We hope, because somewhere we know that no story represent an absolute truth.

And we fear, because we have invested time and energy into the belief, and we (think we) are not familiar with the landscape that opens up without it.

Hope, fear and wishful thinking

 

After having done The Work for a while, it becomes even more clear how hope and fear are two sides of the same coin, and also how any belief is stressful, no matter its content.

In some evolutionary spirituality groups, they see human evolution as moving towards a larger-scale awakening to who (as individuals) and what (as spirit) we are. Humanity as a whole is evolving, and we are evolving towards awakening.

In some groups, they see us evolving towards God awakening to itself through groups and even humanity as a whole, or even as the Earth awakening to itself through humans.

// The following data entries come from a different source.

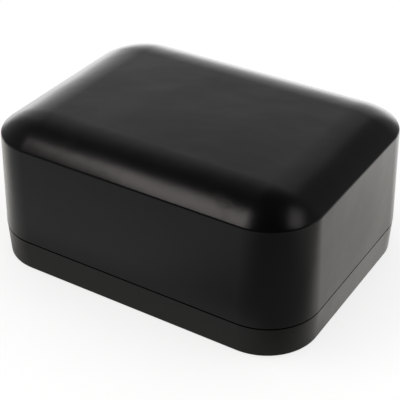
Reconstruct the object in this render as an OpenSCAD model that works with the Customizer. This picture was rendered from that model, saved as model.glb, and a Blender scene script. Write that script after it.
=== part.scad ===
// Plastic project box: a deep shell with a domed top stands on a shallow base cover,
// and four screws hold the two together from below.

/* [Overall size] */
// Length of the case at the parting line, along X
case_l = 100; // [84:1:160]
// Width of the case at the parting line, along Y
case_w = 76; // [62:1:120]
// Height from the underside to the flat of the top
case_h = 44; // [36:1:70]
// Height of the parting line above the underside
seam_h = 9.5; // [8.5:0.5:14]
// Corner radius in plan at the parting line
corner_r = 16; // [14:0.5:20]

/* [Shell] */
// Radius of the arc that rounds the top down to the walls
dome_r = 25; // [21:0.5:40]
// Thickness of the side walls
wall_t = 2.4; // [2:0.1:3]
// Thickness of the domed top
top_t = 2.5; // [1.6:0.1:4]
// Draft of the shell's walls, narrowing upwards, in degrees
shell_draft = 1.7; // [0.5:0.1:3]

/* [Base cover] */
// Thickness of the floor
floor_t = 2.4; // [1.6:0.1:3.5]
// Draft of the base's walls, narrowing downwards, in degrees
base_draft = 2.8; // [0.5:0.1:5]
// How far the base stands back from the shell at the parting line
base_step = 0.05; // [0:0.05:0.6]
// Height of the locating lip above the parting line
lip_h = 2.5; // [1.5:0.1:4]
// Thickness of the locating lip
lip_t = 1.05; // [0.8:0.05:1.3]
// Bevel along the bottom edge
foot_bevel = 0.2; // [0.1:0.1:0.8]

/* [Screws] */
// Outer diameter of the shell's screw bosses
boss_d = 7.5; // [6.5:0.1:8.5]
// How far each boss sinks into the corner wall
boss_sink = 0.5; // [0.3:0.1:0.8]
// Depth of the bored hole in each boss
bore_depth = 11; // [10:0.5:16]
// Diameter across the screw's thread
thread_d = 2.9; // [2.5:0.1:3.2]
// Length of the screw under its head
screw_l = 12; // [9:0.5:13]
// Diameter of the screw head
head_d = 5.4; // [4.8:0.1:5.8]
// Height of the screw head
head_h = 2.1; // [1.6:0.1:2.4]
// Plastic left under each screw head
seat_t = 2.6; // [2:0.1:3.4]
// Outer diameter of the base's screw sleeves
sleeve_d = 8.8; // [8.2:0.1:9.4]

/* [Board posts] */
// Distance between board posts along X
post_pitch_x = 60; // [30:1:62]
// Distance between board posts along Y
post_pitch_y = 40; // [20:1:42]
// Diameter of each board post
post_d = 6; // [5:0.5:7]
// Height of each board post above the floor
post_h = 5; // [3:0.5:6]
// Pilot hole in each board post
post_hole_d = 2.4; // [1.8:0.1:2.8]

/* [Hidden] */
$fn = 80;
lip_gap = 0.15;       // between the lip and the shell's rebate, sideways
lip_top_gap = 0.3;    // between the lip's crest and the rebate's end
boss_gap = 0.2;       // between a boss and the sleeve under it
boss_clear = 0.4;     // between a boss and the break in the lip
thread_gap = 0.05;    // round the thread in its bore
shank_gap = 0.2;      // round the thread in the base's clearance hole
head_gap = 0.5;       // round the head in its recess
rim_bevel = 0.2;      // on the outer edges either side of the parting line
lip_bevel = 0.3;      // lead-in on the lip's crest
post_floor = 1.2;     // plastic left under a post's pilot hole
over = 1;             // how far a cutter runs past what it cuts

centre_x = case_l / 2 - corner_r;    // corner centres in plan
centre_y = case_w / 2 - corner_r;
inner_r = corner_r - wall_t;         // inner corner radius at the parting line
dome_z = case_h - dome_r;            // height of the dome arc's centre
base_r = corner_r - base_step;       // base's corner radius at the parting line
rebate_r = inner_r + lip_t + lip_gap;
boss_off = (inner_r - boss_d / 2 + boss_sink) / sqrt(2);
screw_x = centre_x + boss_off;
screw_y = centre_y + boss_off;
sleeve_top = seam_h - boss_gap;
seat_z = sleeve_top - seat_t;        // where the screw heads bear
bore_r = thread_d / 2 + thread_gap;

function drift(z, draft) = (z - seam_h) * tan(draft);

// Carries a half profile, drawn outwards from a corner centre, round the case's plan.
// The four corners turn it and the four sides stretch it straight.
module round_the_case() {
    for (k = [0 : 3]) {
        along_x = k % 2 == 0;
        reach = along_x ? centre_x : centre_y;
        run = along_x ? centre_y : centre_x;
        rotate([0, 0, 90 * k]) {
            translate([reach, run, 0]) rotate_extrude(angle = 90) children();
            translate([reach, 0, 0]) rotate([90, 0, 0])
                linear_extrude(height = 2 * run, center = true) children();
        }
    }
}

// The block between the corner centres, from z0 to z1
module core(z0, z1) {
    translate([-centre_x, -centre_y, z0]) cube([2 * centre_x, 2 * centre_y, z1 - z0]);
}

module at_screws() {
    for (sx = [-1, 1], sy = [-1, 1])
        translate([sx * screw_x, sy * screw_y, 0]) children();
}

module at_posts() {
    for (sx = [-1, 1], sy = [-1, 1])
        translate([sx * post_pitch_x / 2, sy * post_pitch_y / 2, 0]) children();
}

// Half profile of the shell's outside: a drafted wall under the dome's arc, with a
// crisp edge where they meet
module shell_outline() {
    intersection() {
        polygon([
            [0, seam_h],
            [corner_r - rim_bevel, seam_h],
            [corner_r - drift(seam_h + rim_bevel, shell_draft), seam_h + rim_bevel],
            [corner_r - drift(case_h + over, shell_draft), case_h + over],
            [0, case_h + over]
        ]);
        translate([0, dome_z]) circle(r = dome_r);
    }
}

// The same form one wall further in, open below
module shell_hollow() {
    intersection() {
        polygon([
            [0, seam_h - over],
            [inner_r - drift(seam_h - over, shell_draft), seam_h - over],
            [inner_r - drift(case_h, shell_draft), case_h],
            [0, case_h]
        ]);
        translate([0, dome_z]) circle(r = dome_r - top_t);
    }
}

module boss_columns() {
    at_screws() translate([0, 0, seam_h]) cylinder(d = boss_d, h = case_h);
}

module upper_shell() {
    color("#1c1c1e")
    difference() {
        union() {
            round_the_case() shell_outline();
            core(seam_h, case_h);
        }
        difference() {
            union() {
                round_the_case() shell_hollow();
                core(seam_h - over, case_h - top_t);
                round_the_case()
                    translate([0, seam_h - over]) square([rebate_r, over + lip_h + lip_top_gap]);
            }
            boss_columns();
        }
        at_screws() translate([0, 0, seam_h - over]) cylinder(r = bore_r, h = bore_depth + over);
    }
}

// Half profile of the base's outside: a wall that narrows to a bevelled bottom edge
module base_outline() {
    foot_r = base_r + drift(0, base_draft);
    polygon([
        [0, 0],
        [foot_r - foot_bevel, 0],
        [base_r + drift(foot_bevel, base_draft), foot_bevel],
        [base_r + drift(seam_h - rim_bevel, base_draft), seam_h - rim_bevel],
        [base_r - rim_bevel, seam_h],
        [inner_r + lip_t, seam_h],
        [inner_r + lip_t, seam_h + lip_h - lip_bevel],
        [inner_r + lip_t - lip_bevel, seam_h + lip_h],
        [0, seam_h + lip_h]
    ]);
}

module base_hollow() {
    top = seam_h + lip_h + over;
    polygon([
        [0, floor_t],
        [inner_r + drift(floor_t, base_draft), floor_t],
        [inner_r, seam_h],
        [inner_r, top],
        [0, top]
    ]);
}

module sleeves() {
    at_screws() cylinder(d = sleeve_d, h = sleeve_top);
}

module screw_holes() {
    at_screws() {
        translate([0, 0, -over]) cylinder(d = head_d + 2 * head_gap, h = seat_z + over);
        cylinder(d = thread_d + 2 * shank_gap, h = seam_h);
        translate([0, 0, sleeve_top]) cylinder(d = boss_d + 2 * boss_clear, h = lip_h + over);
    }
}

module board_post() {
    difference() {
        translate([0, 0, floor_t - over / 2]) cylinder(d = post_d, h = post_h + over / 2);
        translate([0, 0, post_floor]) cylinder(d = post_hole_d, h = floor_t + post_h);
    }
}

module base_cover() {
    color("#202022")
    union() {
        difference() {
            union() {
                round_the_case() base_outline();
                core(0, seam_h + lip_h);
            }
            difference() {
                union() {
                    round_the_case() base_hollow();
                    core(floor_t, seam_h + lip_h + over);
                }
                sleeves();
            }
            screw_holes();
            at_posts() translate([0, 0, post_floor]) cylinder(d = post_hole_d, h = floor_t);
        }
        at_posts() board_post();
    }
}

// One self-tapping screw, head down: a crowned head, a shank and a cone point
module screw() {
    crown = head_h / 2;
    crown_r = (pow(head_d / 2, 2) + crown * crown) / (2 * crown);
    slot_w = head_d / 6;
    slot_l = head_d * 0.55;
    slot_depth = head_h * 0.6;
    difference() {
        union() {
            rotate_extrude() intersection() {
                translate([0, -head_h]) square([head_d / 2, head_h]);
                translate([0, crown_r - head_h]) circle(r = crown_r);
            }
            cylinder(d = thread_d, h = screw_l - thread_d);
            translate([0, 0, screw_l - thread_d]) cylinder(d1 = thread_d, d2 = thread_d / 5, h = thread_d);
        }
        for (turn = [0, 90])
            rotate([0, 0, turn]) translate([-slot_l / 2, -slot_w / 2, -head_h - over])
                cube([slot_l, slot_w, slot_depth + over]);
    }
}

module case_screws() {
    color("#8d9096")
    at_screws() translate([0, 0, seat_z]) screw();
}

upper_shell();
base_cover();
case_screws();
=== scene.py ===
"""Dresses the plastic project box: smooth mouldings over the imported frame, screws and a studio."""

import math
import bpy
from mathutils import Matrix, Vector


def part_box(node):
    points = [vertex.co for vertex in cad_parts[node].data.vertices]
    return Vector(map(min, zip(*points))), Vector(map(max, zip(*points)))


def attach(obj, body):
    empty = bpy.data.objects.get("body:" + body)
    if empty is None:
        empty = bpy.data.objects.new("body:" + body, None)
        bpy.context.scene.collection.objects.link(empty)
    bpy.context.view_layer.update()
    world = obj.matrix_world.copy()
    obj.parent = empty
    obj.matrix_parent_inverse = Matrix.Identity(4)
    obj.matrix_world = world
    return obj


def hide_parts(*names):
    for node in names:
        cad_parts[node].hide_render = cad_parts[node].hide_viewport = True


bl_info = {
    "name": "Plastic project box",
    "version": (1, 0, 0),
    "blender": (4, 5, 0),
    "location": "3D Viewport > Sidebar > Project Box",
    "description": "Builds a domed black plastic box on a screwed base cover, with its studio",
    "category": "Object",
}

import bmesh
import bpy
from bpy.props import FloatProperty, FloatVectorProperty, PointerProperty
from mathutils import Matrix, Vector

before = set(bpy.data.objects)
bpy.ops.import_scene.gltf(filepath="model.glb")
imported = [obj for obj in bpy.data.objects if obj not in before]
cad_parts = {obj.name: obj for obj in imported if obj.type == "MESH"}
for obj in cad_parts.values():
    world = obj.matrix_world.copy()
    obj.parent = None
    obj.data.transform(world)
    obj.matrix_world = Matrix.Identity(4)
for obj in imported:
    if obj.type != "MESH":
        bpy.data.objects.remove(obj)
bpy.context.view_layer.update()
SHELL_LOW, SHELL_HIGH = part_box("upper_shell")
_, SCREWS_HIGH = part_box("case_screws")

UP = Vector((0, 0, 1))
MERGE = 1e-6             # metres between points that are one point

# Faces along each curve
CORNER_STEPS = 32        # round each corner of the plan
ROUND_STEPS = 32         # round a hole, sleeve or screw
DOME_STEPS = 28          # up the dome
EDGE_STEPS = 5           # over the crisp edge
RIM_STEPS = 4            # over the shell's rim
BROW_STEPS = 3           # over the base's brow, just under the shadow gap
FOOT_STEPS = 5           # over the base's bottom edge
CROWN_STEPS = 6          # up a screw head's crown
THREAD_STEPS = 20        # in each turn of the thread

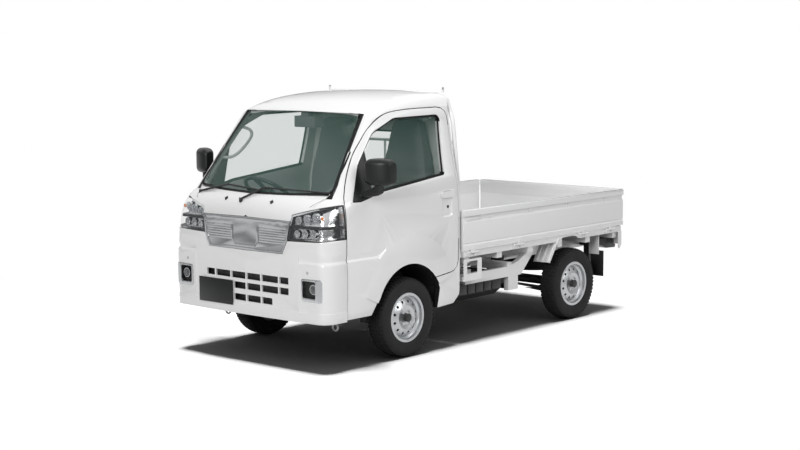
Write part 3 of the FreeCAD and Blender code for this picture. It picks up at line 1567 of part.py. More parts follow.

And yet another flavor emphasizes how everything will change. Not only will all problems go away, but we will shift into another dimension etc.

It is a tricky landscape to navigate, if we want to have a differentiated view and not blindly accept or reject it (both of which are from blind beliefs and wishful thinking).

The questions to ask of any relative truth

Of course, as humans in the world, it is useful to have maps and frameworks. They help us orient and navigate. But there are also some questions to ask about these maps, before we adopt them: (a) Is it necessary? (b) What are the effects of having this map? (c) What is my motivation for wanting to adopt and use it? (d) And finally, is it valid?

Is it necessary?

In the case of seeing us evolve, on a large scale, towards awakening, as far as I can tell, it is not necessary at all. A not-knowing mind seem quite sufficient, and far more practical. It keeps my thinking receptive and responsive to changing situations.

What are its effects?

What are the effects of these beliefs?

Complacency is one possibility. Everything is taken care of, so I can just sit back and relax. A related one is denial. It will all be OK. Just trust the process. I know it will happen, and nothing can make me change my belief.

Fear and compulsion is another. What is my role in this awakening? What if I don’t discover my role? What if I am left out? Maybe I will be the only one who doesn’t get it, who is left behind? Maybe I will be the Neanderthal in this evolutionary shift? What if humanity screws it up? What if it is all planned out, and we do something to derail it?

Cognitive dissonance is yet another. I know that it will all work out, but it certainly doesn’t always seem that way. There are still lots of huge problems in the world, and not much movement in the right direction. Also, I know that it is only an idea, so it feels false to try to make it appear as anything more than that. Something in me knows the deception in trying to make a relative truth appear absolute.

And eventually, hopelessness and disillusion. I thought it would happen by the magic year 2012, but it didn’t, so what now? My one hope fell through, maybe even my whole worldview.

(Of course, all of these are really gifts. They are invitations for us to examine what happens when we cling to ideas as more than just a relative truth, and see that every belief – no matter how nice and supportive it looks on the surface – has stress and suffering built into it.)

What is my motivation for adopting it?

And why would I want to adopt it? The only reason I personally can find is to feel better about myself and our collective situation, or in other words wishful thinking.

Is it valid?

There is certainly data to support evolution, but not much solid data to support the idea of larger scale awakening. And in any case, the future is always wide open. Trends do not equal certainty of outcome.

Any amount of support still leaves not-knowing mind

Since any idea, including any map, has only a relative truth, it is something to hold very lightly. It can, at best, have practical and temporary value. There is nothing absolute about it.

I may have amazing visions showing me the future. I may have solid research, showing clear evolutionary trends. I may have the most sophisticated and refined theories and explanations about it. I may have the support from the most respected scientists or gurus.

Yet, what it comes down to is that it is only a map. Only an idea.

The idea of gravity has lots of support. I have a great deal of experience with it. It seems consistent. It has the support of science (although they don’t know exactly what it is.) Yet, it still remains only an idea. And if I believe in it, a belief. The idea and belief tells me that if I hold a ball out and release it, it will fall to the ground and it may even bounce a few times. But if I am honest, I cannot know what will happen. It may stay suspended. It may float away. It could happen. I don’t know. No amount of evidence can tell me for certain what will happen in the future.

It is true for gravity, and it is even more (and far more obviously) true for our human and planetary evolution.

It is a nice idea that we will evolve towards becoming more awake to who and what we are, but that is all it is. If solid data seems to support it, then it may help us navigate that terrain. But if data does not seem to support it, then we can let it go.

Personally, I cannot see much solid data for it yet, in spite of all the anecdotal support from certain groups and people. At best, it seems flimsy, and also as wishful thinking. (It may also be one of the side-effects of an initial awakening process, a projection out there of what is more truly going on right here.) We believe in it, because we want it to be true. And we do so without exploring the consequences for ourselves and others of that belief.

As an idea, as a map clearly seen as having only limited and temporary value, it may turn out useful, but maybe not yet. And as a belief, it brings stress and dissonance as any other belief.